The population is estimated between 5,000 and 7,000 wolves.

Carbyn and others said it’s not about the number of wolves, but the way they are being managed.

“We have private hunting clubs that have taken it upon themselves to put a $300 to $500 bounty per head on wolves and kill as many as they possibly can,” said Dwight Rodtka, a retired predator control specialist with Alberta Agriculture who’s been raising his concerns with the province for years. “It’s an abrogation of responsibility on the government’s part.

“They do it because that’s the easy way out.”

His figures suggest at least 600 wolves have been killed in the past five or six years — although the province was not immediately able to confirm the number. Some of those wolves have been trapped with snares, which Rodtka called inhumane because animals can live for days.

Alberta’s management of wolves was also condemned by Kevin Van Tighem, a former superintendent of Banff National Park who has recently released a book, The Homeward Wolf.

“We need to start managing wolves based on biology, not bigotry,” he said. “These are all sorts of violent things we are doing to these animals.”

Van Tighem said there’s no question wolves need to be managed.

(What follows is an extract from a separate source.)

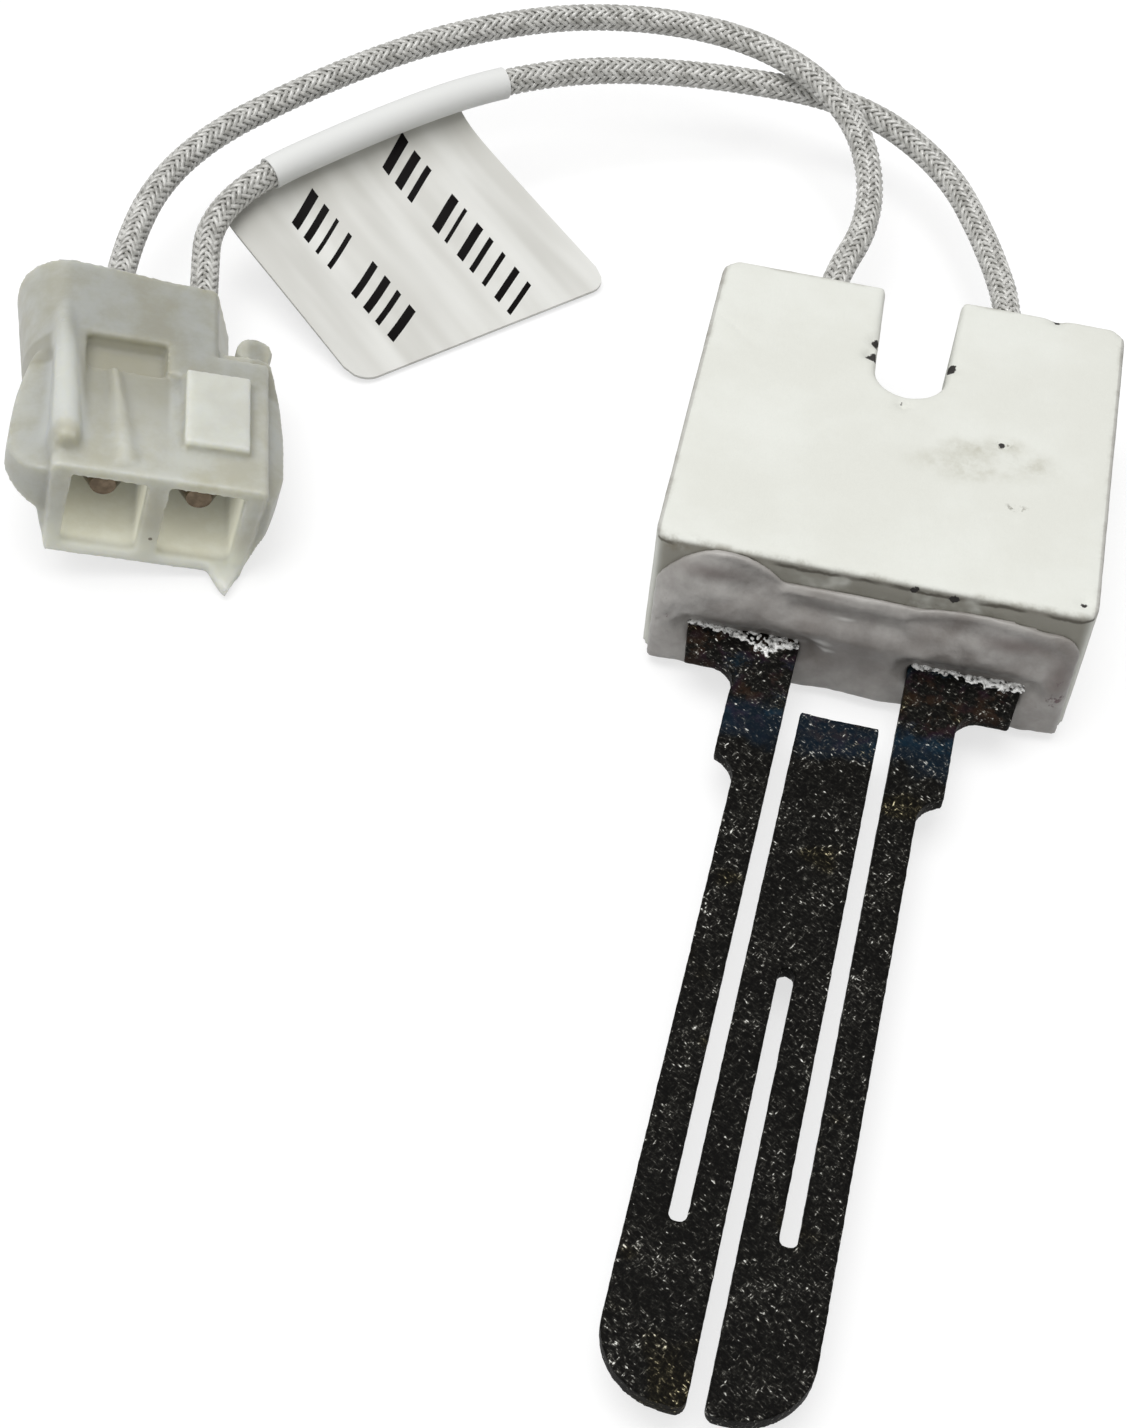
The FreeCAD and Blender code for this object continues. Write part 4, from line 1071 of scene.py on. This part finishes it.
def label_frame():
    before, bend, after = [Vector(p) for p in ROUTES["right"][-3:]]
    right_end = bend + (before - bend).normalized() * (LABEL_WIDTH - LABEL_LEFT)
    left_end = bend + (after - bend).normalized() * LABEL_LEFT
    along = right_end - left_end
    along.z = 0
    along.normalize()
    out = Vector((along.y, -along.x, 0)) + along * math.tan(math.radians(FLAG_SKEW))
    return left_end, right_end, along, out


def flag_height(share, top):
    """The flag drops steeply at the wrap, then runs nearly straight down to the floor."""
    steep = FLAG_DROP_SHARE * math.exp(-share / FLAG_DROP_REACH)
    return FLAG_END_HEIGHT + (top - FLAG_END_HEIGHT) * (steep + (1 - FLAG_DROP_SHARE) * (1 - share))


def lead_offset(line):
    """How far the lead lies beside and above the chord, for a place u along the flag's top."""
    left_end, right_end, along, out = label_frame()
    side = Vector((-along.y, along.x, 0))
    rel = line / MM - np.array(left_end)
    travel = rel @ np.array(along) - FLAG_SHIFT
    order = np.argsort(travel)
    near_chord = np.abs(rel @ np.array(side))[order] < 4
    travel = travel[order][near_chord]
    beside = (rel @ np.array(side))[order][near_chord]
    above = (rel[:, 2] + left_end.z)[order][near_chord]

    def offset(u):
        at = max(u, -FLAG_SHIFT)
        return side * float(np.interp(at, travel, beside)), float(np.interp(at, travel, above))

    return offset


def flag_sheet(line):
    left_end, right_end, along, out = label_frame()
    corner = Vector((left_end.x, left_end.y, 0)) + along * FLAG_SHIFT
    offset = lead_offset(line)
    points = []
    places = []
    for side in (0.5, -0.5):
        for i in range(FLAG_STEPS + 1):
            u = FLAG_WIDTH * i / FLAG_STEPS
            beside, lead_height = offset(u)
            top = lead_height - SLEEVE_RADIUS / MM - 0.05
            inset = FLAG_CORNER - min(u, FLAG_WIDTH - u, FLAG_CORNER)
            reach = FLAG_REACH - (FLAG_CORNER - math.sqrt(FLAG_CORNER ** 2 - inset ** 2))
            for j in range(FLAG_ROWS + 1):
                v = reach * j / FLAG_ROWS
                share = v / FLAG_REACH
                bow = FLAG_WAVE * math.sin(math.pi * share ** 0.7) * math.sin(0.85 * u + 0.6)
                height = flag_height(share, top) + bow + side * FLAG_FILM
                start = beside * (1 - share) ** 2
                spread = u - FLAG_SPREAD * share * (1 - u / FLAG_WIDTH)
                points.append((corner + start + along * spread + out * v
                               + Vector((0, 0, height))) * MM)
                places.append((u, v, 0.0))
    row = FLAG_ROWS + 1
    layer = row * (FLAG_STEPS + 1)
    faces = []
    for i in range(FLAG_STEPS):
        for j in range(FLAG_ROWS):
            a = i * row + j
            faces.append((a, a + 1, a + row + 1, a + row))
            faces.append((layer + a, layer + a + row, layer + a + row + 1, layer + a + 1))
    rim = ([i * row for i in range(FLAG_STEPS)]
           + [FLAG_STEPS * row + j for j in range(FLAG_ROWS)]
           + [i * row + FLAG_ROWS for i in range(FLAG_STEPS, 0, -1)]
           + [j for j in range(FLAG_ROWS, 0, -1)])
    for a, b in zip(rim, rim[1:] + rim[:1]):
        faces.append((a, b, layer + b, layer + a))
    obj = add_mesh("label_flag", points, faces)
    store_place(obj, places)
    return obj


def store_place(obj, places):
    """Keeps each vertex's place on the film, in millimetres, for its print."""
    layer = obj.data.attributes.new("film_place", "FLOAT_VECTOR", "POINT")
    values = np.array(places, float).ravel()
    layer.data.foreach_set("vector", values)


def label_wrap(line):
    left_end, right_end, along, out = label_frame()
    near_index = [int(np.argmin(np.linalg.norm(line - np.array(end) * MM, axis=1)))
                  for end in (right_end, left_end)]
    part = line[near_index[0]:near_index[1]:3]
    tangents, sides, ups = moving_axes(part)
    around = 40
    points = tube_points(part, sides, ups, WRAP_RADIUS, around)
    inner = tube_points(part, sides, ups, SLEEVE_RADIUS + 0.02 * MM, around)
    rings = len(part)
    faces = ring_faces(rings, around, capped=False)
    total = len(points)
    faces += [tuple(total + i for i in reversed(face))
              for face in ring_faces(rings, around, capped=False)]
    for j in range(around):
        k = (j + 1) % around
        last = (rings - 1) * around
        faces.append((j, total + j, total + k, k))
        faces.append((last + j, last + k, total + last + k, total + last + j))
    obj = add_mesh("label_wrap", np.concatenate([points, inner]), faces)
    store_place(obj, [(-5.0, -5.0, 1.0)] * (2 * total))
    return obj


def flag_label(line):
    sheet = flag_sheet(line)
    wrap = label_wrap(line)
    deselect()
    wrap.select_set(True)
    sheet.select_set(True)
    bpy.context.view_layer.objects.active = sheet
    bpy.ops.object.join()
    sheet.name = "label_film"
    pick(sheet)
    bpy.ops.object.mode_set(mode="EDIT")
    bpy.ops.mesh.select_all(action="SELECT")
    bpy.ops.mesh.normals_make_consistent(inside=False)
    bpy.ops.object.mode_set(mode="OBJECT")
    dress(sheet, film_finish)
    smooth(sheet, 50)
    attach(sheet, "root")
    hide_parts("flag_label")
    return sheet


make_camera()
make_lamp("key", KEY_PLACE, KEY_SIZE, KEY_POWER)
make_lamp("fill", FILL_PLACE, FILL_SIZE, FILL_POWER)
make_world()
make_floor()

ceramic_finish = make_ceramic()
cement_finish = make_cement()
carbide_finish = make_carbide()
deposit_finish = make_deposit()
film_finish = make_film()
nylon_finish = make_nylon()
pin_finish = make_metal("dull_bronze", (0.15, 0.115, 0.08), 0.3)
clip_finish = make_metal("clip_steel", (0.55, 0.53, 0.5), 0.4)
wire_finish = make_metal("wire_strands", (0.7, 0.66, 0.62), 0.35)
yarn_finish = make_glass_yarn()
gap_shade_liner_finish = make_gap_shade_liner()

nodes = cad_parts
worn_block()
grainy_element()
sculpted_cement()
housing = soft_housing()
tab_deposit("tab_deposit_left", DEPOSIT_LEFT, 3)
tab_deposit("tab_deposit_right", DEPOSIT_RIGHT, 4)
for word in SIDES:
    dress(nodes["contact_clip_" + word], clip_finish)
    dress(nodes["lead_core_" + word], wire_finish)

for word in SIDES:
    sleeve, sleeve_line = braided_sleeve(word)
    own = [wide_pin(word), nodes["lead_core_" + word]]
    own += [housing] if word == "left" else [flag_label(sleeve_line)]

bpy.context.scene.view_settings.view_transform = "Standard"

“They are predators and can become a real problem, but you need to manage them humanely and based on their biology,” he said, noting the random killing of wolves breaks up packs and causes more problems because they lose their hunting ability.

The province, he suggested, is just standing back and letting everyone else “mismanage” wolves.

“At the very least, wolves should be managed by the responsible agency in this province,” he said. “The accountable agency is still accountable, but they are accountable for this chaos.”